No. Only if your household's total overseas income exceeds NT$1M AND the AMT basic amount exceeds NT$7.5M.
"US dividends were withheld 30%, so Taiwan taxes again 20% = 50%"
No. The 30% US withholding is US tax (non-recoverable since Taiwan-US has no tax treaty). Taiwan's AMT is 20% on gross, independent. Not 50%; they're separate regimes.
In practice you might pay both, but on different calculation bases.
"Sub-brokerage (複委託) income is domestic"
No. The channel is domestic but the income source (US companies) is foreign → still overseas income.
"I don't report overseas income"
CRS exchange of information means Taiwan's tax authority probably knows. Not declaring is worse than declaring and paying minimal tax.
For foreign nationals specifically
If you're a tax resident of Taiwan (183+ days in a year), you're subject to AMT on your worldwide income. This includes:
- Stocks / ETFs in your home country
- Home country pension / retirement distributions
- Rental property abroad
- Foreign earned income (with tax treaty considerations)

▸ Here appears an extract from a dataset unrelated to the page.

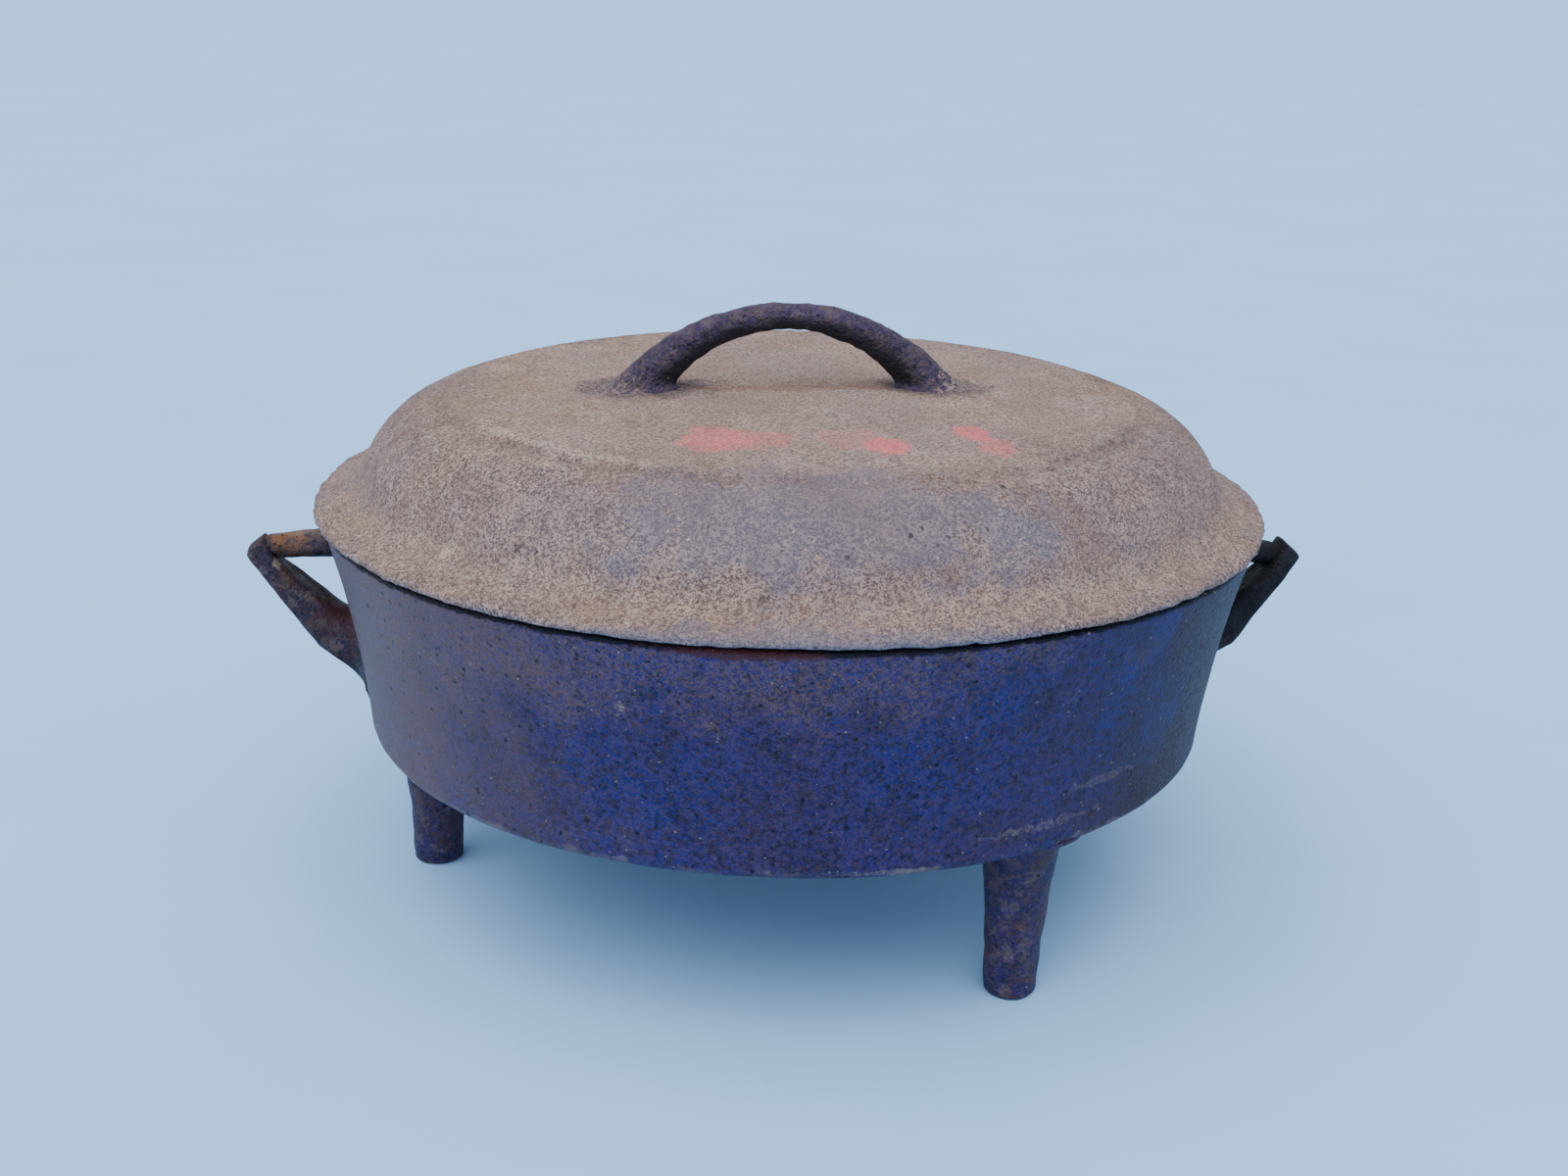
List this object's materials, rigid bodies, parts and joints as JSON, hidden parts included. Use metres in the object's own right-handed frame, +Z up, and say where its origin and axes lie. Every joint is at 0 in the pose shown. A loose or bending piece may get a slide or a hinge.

Double-check: some countries have specific tax treaties with Taiwan (UK, Japan, Singapore, etc.) that may exempt certain categories. Consult a tax advisor familiar with both jurisdictions.
What to do
- Use winpie's AMT Calculator to check if you're affected
- If overseas income approaches NT$1M threshold, decide whether to accelerate or defer realizations
- Keep records: broker 1099s (US), foreign bank statements, dividend receipts
- If AMT clearly applies, engage a CPA familiar with cross-border planning
Official sources
- eTax Portal (財政部稅務入口網) — AMT calculation and filing
- National Taxation Bureau — AMT interpretation rulings
- Taxation Administration — Income Basic Tax Act full text
- Ministry of Finance — exemption amount (adjusted every 3 years)
Disclaimer
This explains the general AMT structure as of 2024. Regulations may change annually. Actual filing should reference the current year's National Taxation Bureau guidance.